WHAT THE TASK ASKS:
Copy every line of the material below word for word.

(Object modeling scripts)

* START *

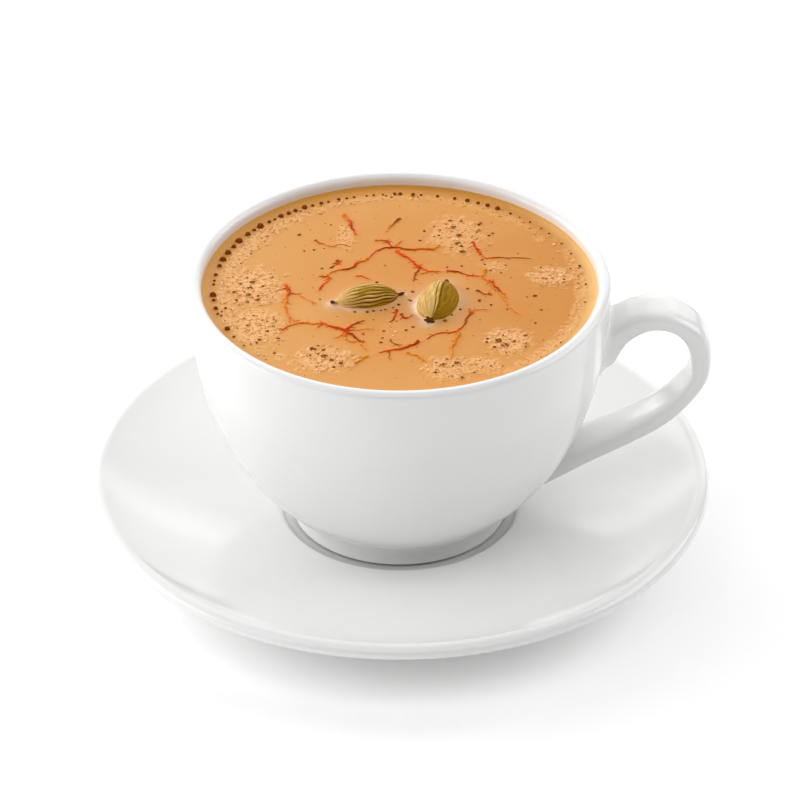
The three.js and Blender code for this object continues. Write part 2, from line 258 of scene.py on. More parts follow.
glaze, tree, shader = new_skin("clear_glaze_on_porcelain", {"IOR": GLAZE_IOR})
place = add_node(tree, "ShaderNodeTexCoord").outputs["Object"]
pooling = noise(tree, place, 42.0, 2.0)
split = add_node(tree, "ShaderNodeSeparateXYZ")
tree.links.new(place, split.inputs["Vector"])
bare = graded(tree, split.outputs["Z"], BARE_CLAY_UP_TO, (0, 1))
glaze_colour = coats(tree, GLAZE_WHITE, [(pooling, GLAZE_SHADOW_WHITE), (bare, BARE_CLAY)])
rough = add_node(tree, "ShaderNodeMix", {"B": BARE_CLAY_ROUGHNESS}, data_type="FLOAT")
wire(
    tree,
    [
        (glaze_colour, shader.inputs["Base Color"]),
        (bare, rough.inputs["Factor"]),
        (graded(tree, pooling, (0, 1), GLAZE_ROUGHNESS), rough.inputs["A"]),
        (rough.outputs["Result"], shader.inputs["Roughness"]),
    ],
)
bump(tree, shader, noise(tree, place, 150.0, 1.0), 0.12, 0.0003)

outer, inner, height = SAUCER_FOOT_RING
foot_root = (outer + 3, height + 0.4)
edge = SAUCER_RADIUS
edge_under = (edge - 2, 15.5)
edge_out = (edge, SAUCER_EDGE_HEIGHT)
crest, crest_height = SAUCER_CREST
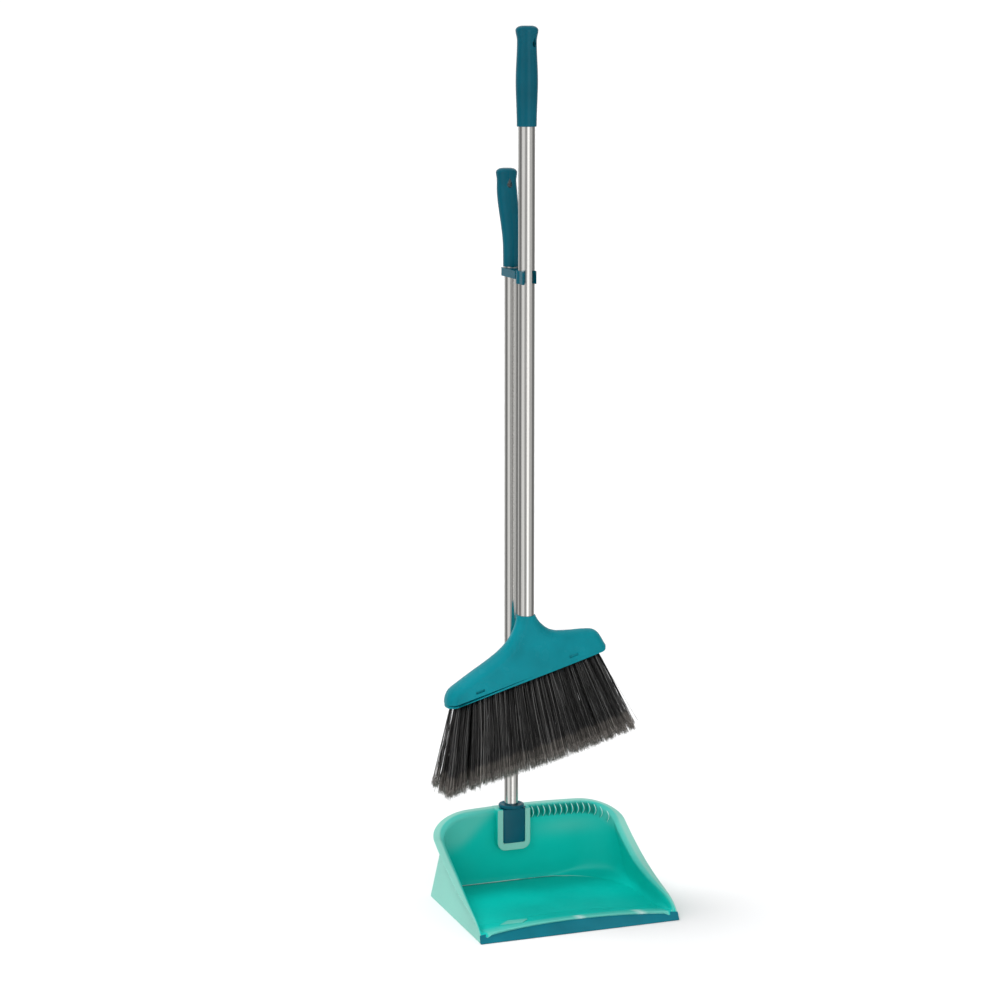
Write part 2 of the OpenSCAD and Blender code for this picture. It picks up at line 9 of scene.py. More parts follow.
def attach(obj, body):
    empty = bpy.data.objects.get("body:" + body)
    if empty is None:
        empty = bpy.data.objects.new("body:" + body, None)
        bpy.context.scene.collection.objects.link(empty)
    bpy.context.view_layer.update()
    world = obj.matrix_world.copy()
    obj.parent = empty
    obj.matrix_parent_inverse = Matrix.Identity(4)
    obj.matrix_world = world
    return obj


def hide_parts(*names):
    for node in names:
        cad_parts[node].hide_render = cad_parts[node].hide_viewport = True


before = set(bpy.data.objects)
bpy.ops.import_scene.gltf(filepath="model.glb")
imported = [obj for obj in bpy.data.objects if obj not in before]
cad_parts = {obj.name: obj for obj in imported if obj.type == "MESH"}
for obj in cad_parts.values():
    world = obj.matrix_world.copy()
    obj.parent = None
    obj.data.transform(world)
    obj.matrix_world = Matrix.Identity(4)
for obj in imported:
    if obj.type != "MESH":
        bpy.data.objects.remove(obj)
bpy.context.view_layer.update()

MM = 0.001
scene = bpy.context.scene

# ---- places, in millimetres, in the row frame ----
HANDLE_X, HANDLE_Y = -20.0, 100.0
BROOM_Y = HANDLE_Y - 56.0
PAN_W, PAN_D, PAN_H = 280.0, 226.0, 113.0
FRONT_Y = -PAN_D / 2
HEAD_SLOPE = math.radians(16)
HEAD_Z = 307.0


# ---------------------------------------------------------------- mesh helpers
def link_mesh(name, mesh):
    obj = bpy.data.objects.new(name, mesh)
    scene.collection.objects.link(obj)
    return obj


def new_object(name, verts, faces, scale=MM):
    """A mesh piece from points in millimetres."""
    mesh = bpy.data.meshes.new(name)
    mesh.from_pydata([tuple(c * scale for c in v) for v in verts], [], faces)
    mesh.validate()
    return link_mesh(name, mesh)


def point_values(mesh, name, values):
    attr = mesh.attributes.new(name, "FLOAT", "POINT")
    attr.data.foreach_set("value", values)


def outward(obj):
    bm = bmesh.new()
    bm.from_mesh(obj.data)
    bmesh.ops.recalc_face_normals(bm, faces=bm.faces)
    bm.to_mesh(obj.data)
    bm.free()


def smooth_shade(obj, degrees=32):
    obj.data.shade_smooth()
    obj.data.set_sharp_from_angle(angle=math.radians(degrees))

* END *

WRITTEN SOLUTION:
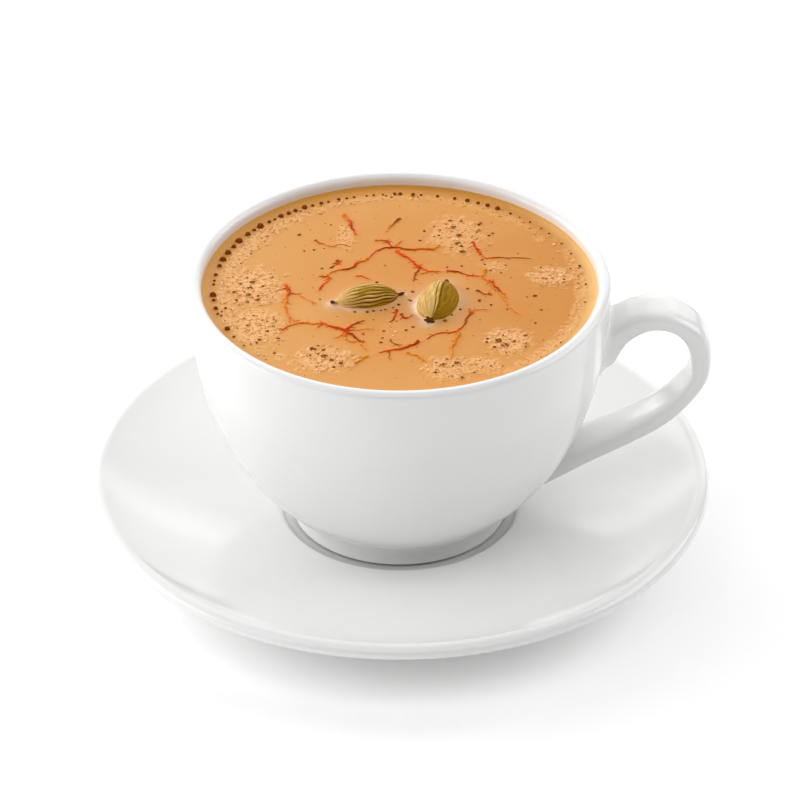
The three.js and Blender code for this object continues. Write part 2, from line 258 of scene.py on. More parts follow.
glaze, tree, shader = new_skin("clear_glaze_on_porcelain", {"IOR": GLAZE_IOR})
place = add_node(tree, "ShaderNodeTexCoord").outputs["Object"]
pooling = noise(tree, place, 42.0, 2.0)
split = add_node(tree, "ShaderNodeSeparateXYZ")
tree.links.new(place, split.inputs["Vector"])
bare = graded(tree, split.outputs["Z"], BARE_CLAY_UP_TO, (0, 1))
glaze_colour = coats(tree, GLAZE_WHITE, [(pooling, GLAZE_SHADOW_WHITE), (bare, BARE_CLAY)])
rough = add_node(tree, "ShaderNodeMix", {"B": BARE_CLAY_ROUGHNESS}, data_type="FLOAT")
wire(
    tree,
    [
        (glaze_colour, shader.inputs["Base Color"]),
        (bare, rough.inputs["Factor"]),
        (graded(tree, pooling, (0, 1), GLAZE_ROUGHNESS), rough.inputs["A"]),
        (rough.outputs["Result"], shader.inputs["Roughness"]),
    ],
)
bump(tree, shader, noise(tree, place, 150.0, 1.0), 0.12, 0.0003)

outer, inner, height = SAUCER_FOOT_RING
foot_root = (outer + 3, height + 0.4)
edge = SAUCER_RADIUS
edge_under = (edge - 2, 15.5)
edge_out = (edge, SAUCER_EDGE_HEIGHT)
crest, crest_height = SAUCER_CREST
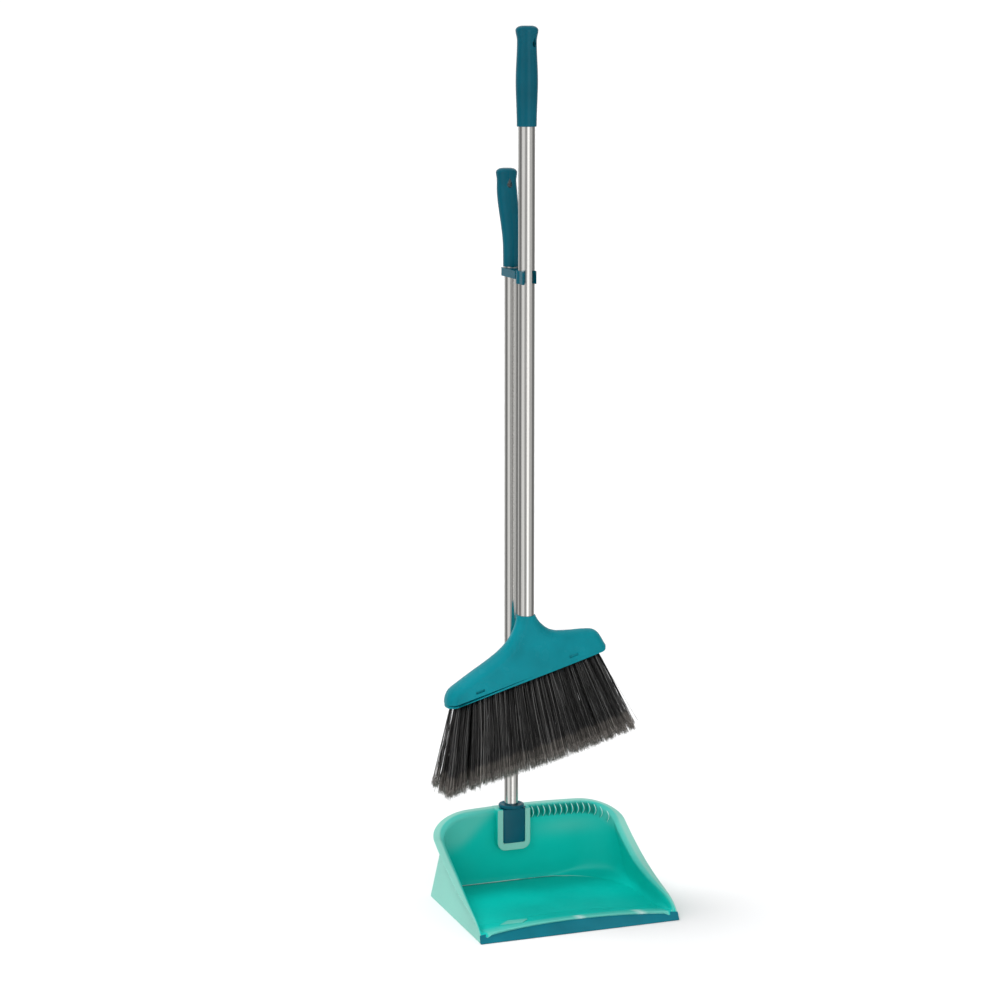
Write part 2 of the OpenSCAD and Blender code for this picture. It picks up at line 9 of scene.py. More parts follow.
def attach(obj, body):
    empty = bpy.data.objects.get("body:" + body)
    if empty is None:
        empty = bpy.data.objects.new("body:" + body, None)
        bpy.context.scene.collection.objects.link(empty)
    bpy.context.view_layer.update()
    world = obj.matrix_world.copy()
    obj.parent = empty
    obj.matrix_parent_inverse = Matrix.Identity(4)
    obj.matrix_world = world
    return obj


def hide_parts(*names):
    for node in names:
        cad_parts[node].hide_render = cad_parts[node].hide_viewport = True


before = set(bpy.data.objects)
bpy.ops.import_scene.gltf(filepath="model.glb")
imported = [obj for obj in bpy.data.objects if obj not in before]
cad_parts = {obj.name: obj for obj in imported if obj.type == "MESH"}
for obj in cad_parts.values():
    world = obj.matrix_world.copy()
    obj.parent = None
    obj.data.transform(world)
    obj.matrix_world = Matrix.Identity(4)
for obj in imported:
    if obj.type != "MESH":
        bpy.data.objects.remove(obj)
bpy.context.view_layer.update()

MM = 0.001
scene = bpy.context.scene

# ---- places, in millimetres, in the row frame ----
HANDLE_X, HANDLE_Y = -20.0, 100.0
BROOM_Y = HANDLE_Y - 56.0
PAN_W, PAN_D, PAN_H = 280.0, 226.0, 113.0
FRONT_Y = -PAN_D / 2
HEAD_SLOPE = math.radians(16)
HEAD_Z = 307.0


# ---------------------------------------------------------------- mesh helpers
def link_mesh(name, mesh):
    obj = bpy.data.objects.new(name, mesh)
    scene.collection.objects.link(obj)
    return obj


def new_object(name, verts, faces, scale=MM):
    """A mesh piece from points in millimetres."""
    mesh = bpy.data.meshes.new(name)
    mesh.from_pydata([tuple(c * scale for c in v) for v in verts], [], faces)
    mesh.validate()
    return link_mesh(name, mesh)


def point_values(mesh, name, values):
    attr = mesh.attributes.new(name, "FLOAT", "POINT")
    attr.data.foreach_set("value", values)


def outward(obj):
    bm = bmesh.new()
    bm.from_mesh(obj.data)
    bmesh.ops.recalc_face_normals(bm, faces=bm.faces)
    bm.to_mesh(obj.data)
    bm.free()


def smooth_shade(obj, degrees=32):
    obj.data.shade_smooth()
    obj.data.set_sharp_from_angle(angle=math.radians(degrees))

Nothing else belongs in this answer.